Killers star Brandon Flowers attributes his musical career to Bowie, telling The Independent: "I still remember when I heard 'Changes' for the first time. I thought it was Bob Dylan because of the way he sings the verses. I found out it was Bowie and it was from this album called Hunky Dory.
"It's the most important record to me, ever. I appreciate that he's still able to write songs, because even when there's a rough album, there will always be that one song on there that grabs you. But Hunky Dory is the pinnacle - there's not one song I skip past."
U2 frontman Bono said his vocal style was inspired by Bowie - describing it to Rolling Stone magazine as going "beyond your 'man' voice into the feminine".
"It's not exaggerating to say what Elvis meant to America, David Bowie meant to the UK and Ireland," he added
U2 also owed a debt to Bowie's most experimental phase - the trilogy of records he recorded in Berlin with Brian Eno, predominantly instrumental and characterised by Eno's minimalist electronics.

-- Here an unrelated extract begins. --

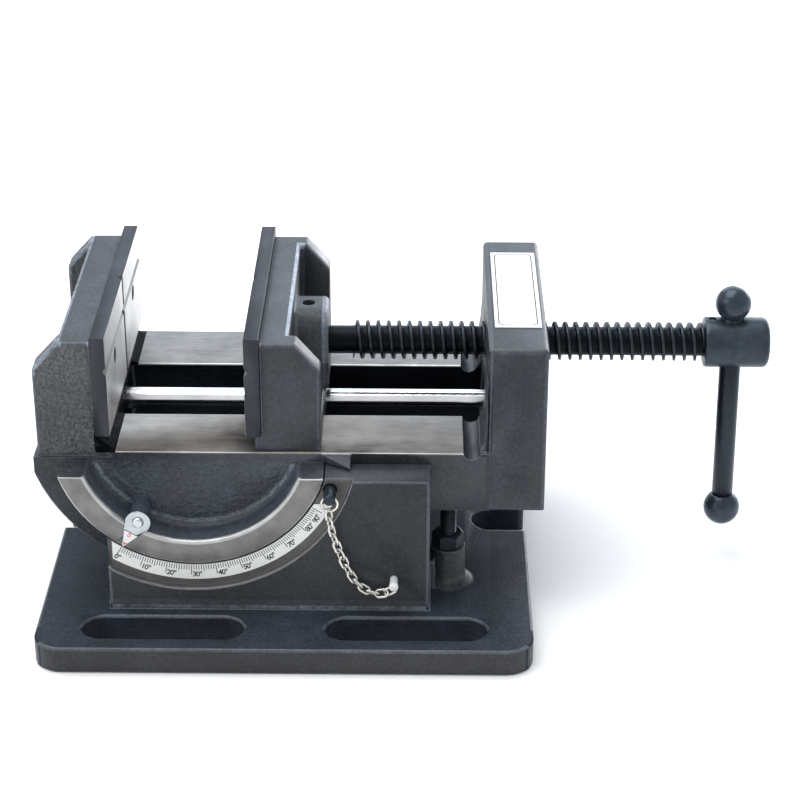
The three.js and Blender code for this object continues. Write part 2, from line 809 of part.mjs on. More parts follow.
// ---- guide rod and its grub screw ----------------------------------------------------------------
add("guide_rod", rod("x", ROD_X0, ROD_X1, [0, ROD_Z], ROD_R, 32), ...BRIGHT);
add(
  "rod_grub_screw",
  cut(rod("z", 43.5, ROD_Z - ROD_R - 0.3, [80, 0], 2.4, 18), rod("z", 43, 46.2, [80, 0], 1.3, 6)),
  ...BLACK,
);

// ---- pointer ---------------------------------------------------------------------------------------
{
  const c = below(POINTER_R, SCALE_ZERO),
    tip = below(47.4, SCALE_ZERO);
  const out = [tip[0] - c[0], tip[1] - c[1]],
    len = Math.hypot(...out),
    u = [out[0] / len, out[1] / len],
    v = [-u[1], u[0]],
    r = 4.4,
    pts = [];
  // round head, straight sides to the tip
  const half = Math.acos(r / len);
  for (let i = 0; i <= 24; i++) {
    const t = half + ((2 * Math.PI - 2 * half) * i) / 24;
    pts.push([
      c[0] + r * (Math.cos(t) * u[0] + Math.sin(t) * v[0]),
      c[1] + r * (Math.cos(t) * u[1] + Math.sin(t) * v[1]),
    ]);
  }
  pts.push([tip[0] + 0.25 * v[0] * -1, tip[1] - 0.25 * v[1]]);
  pts.push([tip[0] + 0.25 * v[0], tip[1] + 0.25 * v[1]]);
  add(
    "angle_pointer",
    cut(prismY(pts, -RING_Y - 0.9, -RING_Y - 0.1), rod("y", -80, -50, c, 1.3, 16)),
    ...PLATED,
  );
  add(
    "pointer_rivet",
    join(
      rod("y", -RING_Y - 1.9, -RING_Y - 1.0, c, 1.5, 20, 2.1),
      rod("y", -RING_Y - 1.1, -RING_Y + 4.5, c, 1.0, 16),
    ),
    ...PLATED,
  );
}

// ---- blank label on the screw block ----------------------------------------------------------------
add("label_plate", box(72.1, 88.3, -29.6, 35.6, BLOCK_TOP + 0.05, BLOCK_TOP + 0.35), ...WHITE);

// ---- locating pin and its split ring ---------------------------------------------------------------
const pinAt = below(PIN_RADIUS, PIN_ANGLE);
const RING_HANG = 2.8,
  RING_LIFT = 0.45;
add(
  "locating_pin",
  cut(
    join(
      rod("y", PIN_Y0 + 0.6, PIN_Y1 - 1, pinAt, PIN_R, 24),
      rod("y", PIN_Y1 - 1.02, PIN_Y1, pinAt, PIN_R, 24, PIN_R - 0.7),
      rod("y", PIN_Y0, PIN_Y0 + 0.62, pinAt, PIN_R - 0.5, 24, PIN_R),
    ),
    rod("x", 0, 40, [EYE_Y, pinAt[1]], 1.3, 14),
  ),
  ...BLACK,
);
{
  const g = new THREE.TorusGeometry(RING_HANG, 0.45, 6, 20);
  g.rotateX(Math.PI / 2);
  g.translate(pinAt[0], EYE_Y, pinAt[1] - RING_HANG + RING_LIFT);
  add("pin_split_ring", solid(g), ...PLATED);
}

// ---- chain and hook ---------------------------------------------------------------------------------
{
  const ringLow = pinAt[1] - 2 * RING_HANG + RING_LIFT;
  const route = new THREE.CatmullRomCurve3(
    [
      [pinAt[0] - 0.4, -66.7, ringLow - 0.9],
      [15.8, -66.8, 44.9],
      [17.4, -66.8, 39.0],
      [19.3, -66.8, 33.4],
      [21.5, -66.8, 27.4],
      [24.0, -66.8, 22.7],
      [26.7, -66.8, 19.9],
      [29.7, -66.8, 18.0],
      [33.0, -66.8, 17.1],
      [34.6, -66.8, 17.2],
    ].map((p) => new THREE.Vector3(...p)),
    false,
    "centripetal",
  );
  const sec = new THREE.Shape();
  for (let i = 0; i < 8; i++) {
    const t = (i / 8) * 2 * Math.PI,
      p = [1.35 * Math.cos(t), 1.35 * Math.sin(t)];
    i ? sec.lineTo(...p) : sec.moveTo(...p);
  }
  sec.closePath();
  add(
    "pin_chain",
    solid(
      new THREE.ExtrudeGeometry(sec, { steps: 16, extrudePath: route, bevelEnabled: false }),
    ),
    ...PLATED,
  );
  // a headed peg in the cheek, which the last link hangs on
  add(
    "chain_peg",
    join(
      rod("y", -68.4, -58, [HOOK_X, HOOK_Z], HOOK_R, 16),
      rod("y", -69, -68.4, [HOOK_X, HOOK_Z], HOOK_R + 0.1, 16, HOOK_R + 0.35),
    ),
    ...PLATED,
  );
}

// ---- level stop: a stud in a boss, with a lock nut -----------------------------------------------------
{
  const c = [STOP_X, STOP_Y];
  const top = SLAB_Z0 - GAP;
  add(
    "level_stop_screw",
    join(
      rod("z", 12, top - 0.8, c, 2.9, 20),
      rod("z", top - 0.82, top, c, 2.9, 20, 2.2),
    ),
    ...BLACK,
  );
  const hex = new THREE.CylinderGeometry(5.77, 5.77, 5, 6);
  hex.rotateX(Math.PI / 2);
  hex.translate(c[0], c[1], STOP_BOSS_TOP + GAP + 2.5);
  const dome = join(
    rod("z", STOP_BOSS_TOP, STOP_BOSS_TOP + 4.4, c, 5.78, 24),
    rod("z", STOP_BOSS_TOP + 4.38, STOP_BOSS_TOP + 6, c, 5.78, 24, 4.2),
  );
  add(
    "level_stop_nut",
    cut(solid(hex).intersect(dome), rod("z", 0, 60, c, 3.2, 20)),
    ...BLACK,
  );
}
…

The Irish band replicated Bowie's approach on their Achtung Baby album - recorded in the same studios (Hansa in Berlin) with Brian Eno in tow. It resurrected their career after the pompous, misfiring Rattle and Hum, and gave the band a second lease of life.
Bowie's Berlin cycle (Low, Heroes, Lodger) is probably his most influential. It's electronic soundscapes and dystopian lyrics led directly to Joy Division's Unknown Pleasures, while Radiohead have captured a similar sense of paranoia and alienation in their later albums.
Robert Smith of The Cure called Low "the greatest record ever made", saying his "whole perception of sound was changed" the first time he heard it.
"Everything on there, everything I heard was astonishing, really astonishing."
"David Bowie is easily the most influential and important artist to come out of the UK," noted Johnny Marr. "There are musicians who are influenced by him who don't even realise it.
"Ziggy Stardust and Hunky Dory liberated so many people from the straight sensibility in the suburbs. People who I grew up admiring, like Pete Shelley from the Buzzcocks or Ian Curtis, were hugely influenced by Bowie. No Bowie, no John Lydon - or lots of other people."
And the list goes on. Artists as diverse as Suede, Culture Club, Nine Inch Nails, Janelle Monae, Jay Z and the Arctic Monkeys have all cited Bowie as an influence.
But perhaps the musician's most obvious modern descendant is Lady Gaga. She has called Bowie her "alien prince," saying "Every morning I wake up and I think, 'What would Bowie do?'"
Crucially, she has applied Bowie's philosophy to her own creative vision - rather than slavishly recreating one of his sounds or personas.
"What I have in common with David Bowie is the way that I combine theatrics and the visual in all of my performances.
"The fashion and the imagery and what I am trying to say as an artist goes much further beyond the music… the intention for me is not to sound just like Bowie. It is to pull references from all these different people and create something fresh and new and futuristic and pop and different."
Bowie could hardly have put it better himself.